“COVID took its toll on our team,” said Dr Arish Haider, an AKU alumnus volunteering at Karachi’s Field Isolation Centre, FIC, for COVID patients requiring quarantine space. “Some of our staff being uninvited at home out of fear, to others having breakdowns thinking of the wellbeing of our families. Yet we pulled through.”
In late March, Karachi, the country’s economic hub was placed under lockdown to prevent the disease spreading quickly through the heavily populated and congested city. The rising number of cases meant that there was a greater need for facilities to treat patients and to help them recover.
One of the people with large-scale disaster experience is AKU’s Dr Nuzhat Faruqui. She was asked to help convert the sprawling halls of the Karachi Expo Centre, previously a hub for business conferences, into a planned 1,200 bed isolation and healthcare facility for coronavirus patients. In the next 36 hours, she was able to put together a core team from AKU – Dr Waris Ahmed, Dr Muneer Amanullah, and Dr Arish Haider – as well as a plan that was immediately approved by the Government.
And just 10 days later, the Field Isolation Centre was launched with all the key facilities and essential processes in place. With experience under their belt, what was the next step? All agreed that articulating the strategy and standard operating procedures to set-up and run temporary care facilities for COVID-19 patients was needed.
So the FIC core team together with other administrators compiled a 119-page manual that can be used across the country by any institution in Pakistan seeking to set up a temporary isolation centre.
Launched by Sindh Chief Minister Syed Murad Ali Shah, the handbook has been endorsed by the Pakistan Medical Association and the Medical Microbiology and Infectious Diseases Society of Pakistan. At the event, Dr Faruqui thanked the Sindh government and Pakistan Army for their support and for playing a key role in building the facility.

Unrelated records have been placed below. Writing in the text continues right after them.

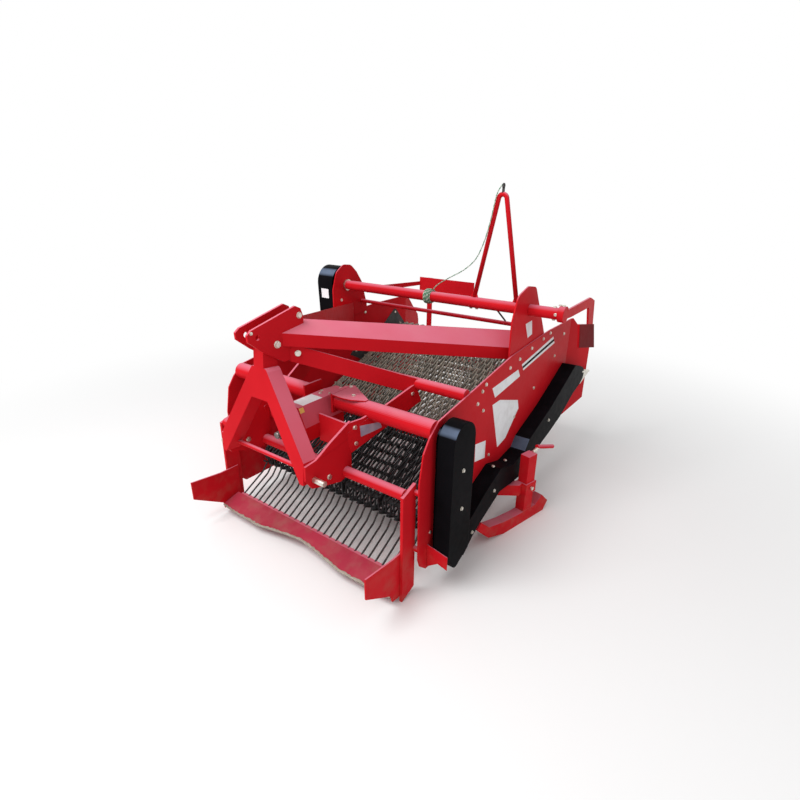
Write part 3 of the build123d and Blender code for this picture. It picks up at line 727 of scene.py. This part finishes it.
# x, y, z, facing, half width over the corners
boltRows = {
    "case": [
        (805, 249, 595, "X", 9), (805, 254, 389, "X", 9), (782, 657, 276, "X", 9), (782, 429, 141, "X", 9),
        (782, 1034, 295, "X", 9), (782, 1391, 428, "X", 9), (745, 701, 392, "Z", 8), (745, 854, 362, "Z", 8)],
    "plate_left": [
        (690, 1492, 958, "X", 9), (690, 1383, 945, "X", 9), (690, 1213, 925, "X", 9), (690, 1051, 900, "X", 9),
        (690, 652, 866, "X", 9), (690, 616, 840, "X", 9), (690, 1313, 649, "X", 9), (690, 747, 426, "X", 8),
        (690, 572, 786, "X", 9), (690, 638, 728, "X", 9), (690, 1048, 548, "X", 8), (690, 169, 254, "X", 8),
        (690, 159, 136, "X", 8), (690, 930, 880, "X", 9), (690, 1750, 900, "X", 9), (690, 1620, 780, "X", 8)],
    "plate_right": [
        (-690, 1492, 958, "-X", 9), (-690, 1383, 945, "-X", 9), (-690, 1213, 925, "-X", 9),
        (-690, 652, 866, "-X", 9), (-690, 616, 840, "-X", 9), (-690, 1313, 649, "-X", 9),
        (-690, 747, 426, "-X", 8), (-690, 572, 786, "-X", 9), (-690, 638, 728, "-X", 9),
        (-690, 169, 254, "-X", 8), (-690, 159, 136, "-X", 8), (-690, 1750, 900, "-X", 9)],
    "inner_right": [
        (-674, 1081, 1062, "X", 9), (-674, 1190, 985, "X", 9), (-682, 1347, 930, "X", 9),
        (-682, 760, 820, "X", 9), (-682, 1400, 700, "X", 9)],
    "mast": [
        (45, -128, 1139, "X", 15), (45, -11, 1071, "X", 13), (45, 12, 1246, "X", 13), (45, -262, 1216, "X", 7),
        (-45, -128, 1139, "-X", 15), (-45, -11, 1071, "-X", 13), (-45, 22, 1232, "-X", 13),
        (-45, -262, 1216, "-X", 7), (307, 80, 731, frameLeft, 10), (308.5, 85, 646, frameLeft, 10),
        (297, -96, 542, "X", 12), (397.8, 425, 816, frameLeft, 10), (66.4, -28.8, 1078.8, braceLeft, 13),
        (-307, 80, 731, frameRight, 10), (-308.5, 85, 646, frameRight, 10), (-297, -96, 542, "-X", 12),
        (-397.8, 425, 816, frameRight, 10), (-66.4, -28.8, 1078.8, braceRight, 13),
        (285, -96, 560, "-X", 12), (-285, -96, 560, "X", 12)],
}


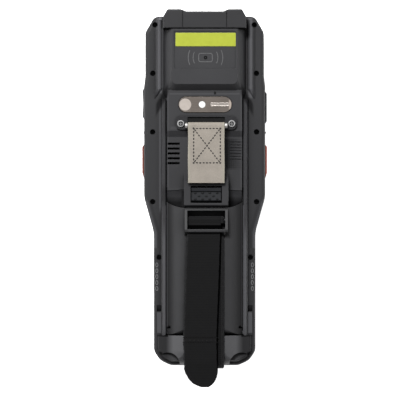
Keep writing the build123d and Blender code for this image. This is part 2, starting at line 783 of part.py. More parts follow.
# ---- parts that close the shell ----
def front_housing():
    """The front half: rim, face with the display window and key openings, and the side wall."""
    body = upright(plan(), 0, SPLIT_Z)
    front_rim = body.faces().sort_by(Axis.Z)[0].edges()
    body = chamfer(front_rim, 0.9)
    body -= upright(plan(RIM_WIDE), 0, FACE_Z)
    body -= upright(plan(WALL), FACE_Z + SKIN, SPLIT_Z)
    body += screw_bosses(FACE_Z + SKIN - 0.5, SPLIT_Z)
    seat = slab(-GLASS_HALF, GLASS_HALF, GLASS_Y0, GLASS_Y1, 0, FACE_Z + GLASS_THICK, 3.0)
    body -= seat
    body -= display_window(0, SPLIT_Z)
    body -= [key_block(name, KEY_GAP, 0, FACE_Z + SKIN) for name in key_table()]
    body -= [bore_z(x, y, SCREW_TIP_Z, SPLIT_Z, SCREW_R + SEAT_GAP) for x, y in boss_spots()]
    return body - dock_seats()


def display_window(z0, z1, inset=0.0):
    """The opening behind the glass."""
    edge = GLASS_LEDGE + inset
    return block(-GLASS_HALF + edge, GLASS_HALF - edge, GLASS_Y0 + edge, GLASS_Y1 - edge, z0, z1)


def key_table():
    """Every key with its middle and size; seen from the front, the left is at +X."""
    table = dict(KEYS)
    wide, high = DIGIT_SIZE
    for i in range(12):
        row, column = divmod(i, 3)
        spot = (DIGIT_STEP[0] * (1 - column), DIGIT_TOP_Y - DIGIT_STEP[1] * row)
        table[f"key_{DIGIT_NAMES[i]}"] = (*spot, wide, high)
    return table


def key_block(name, grow, z0, z1):
    """A key's plan raised between two levels, grown by a margin."""
    x, y, wide, high = key_table()[name]
    return block(x - wide / 2 - grow, x + wide / 2 + grow, y - high / 2 - grow, y + high / 2 + grow, z0, z1)


def key(name):
    """A key cap with its inner flange."""
    inside = FACE_Z + SKIN
    cap = key_block(name, 0, KEY_TOP_Z, inside)
    cap = chamfer(cap.edges().filter_by(Axis.Z), 0.9)
    cap = chamfer(cap.faces().sort_by(Axis.Z)[0].edges(), 0.5)
    return cap + key_block(name, KEY_FLANGE_WIDE, inside, inside + KEY_FLANGE_Z)


def keypad_mat():
    """The rubber sheet of domes under the keys."""
    z0 = FACE_Z + SKIN + KEY_FLANGE_Z + KEY_TRAVEL + SEAT_GAP
    low = DIGIT_TOP_Y - 3 * DIGIT_STEP[1] - 5.5
    sheet = slab(-MAT_HALF, MAT_HALF, low, GLASS_Y0 - 3.2, z0, z0 + MAT_THICK, 2.0)
    foot = both_sides(block(MAT_HALF - 0.5, MAT_HALF, low + 3, GLASS_Y0 - 6, FACE_Z + SKIN, z0))
    return sheet + foot


def housing_gasket():
    """The seal between the two halves."""
    z1 = SPLIT_Z + GASKET
    ring = upright(plan(0.4), SPLIT_Z, z1) - upright(plan(WALL - 0.1), SPLIT_Z, z1)
    return ring - [bore_z(x, y, SPLIT_Z - 1, z1 + 1, SCREW_R + SEAT_GAP) for x, y in boss_spots()]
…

The manual has been put into immediate use to establish a second isolation unit in Karachi at the Pakistan Air Force Museum. It covers all of the FIC’s key functions from admitting and discharging patients to the use of personal protective equipment as well as the catering, accommodation, training, cleaning and infection control protocols needed to keep patients and staff safe and healthy. The handbook also contains scale maps highlighting the safe green zone and the red zone, or patient area, which illustrate how key processes work throughout the facility.
A feasibility analysis is also included to help judge a team’s preparedness to set up an isolation facility and to address key concerns such as site suitability and infrastructure requirements.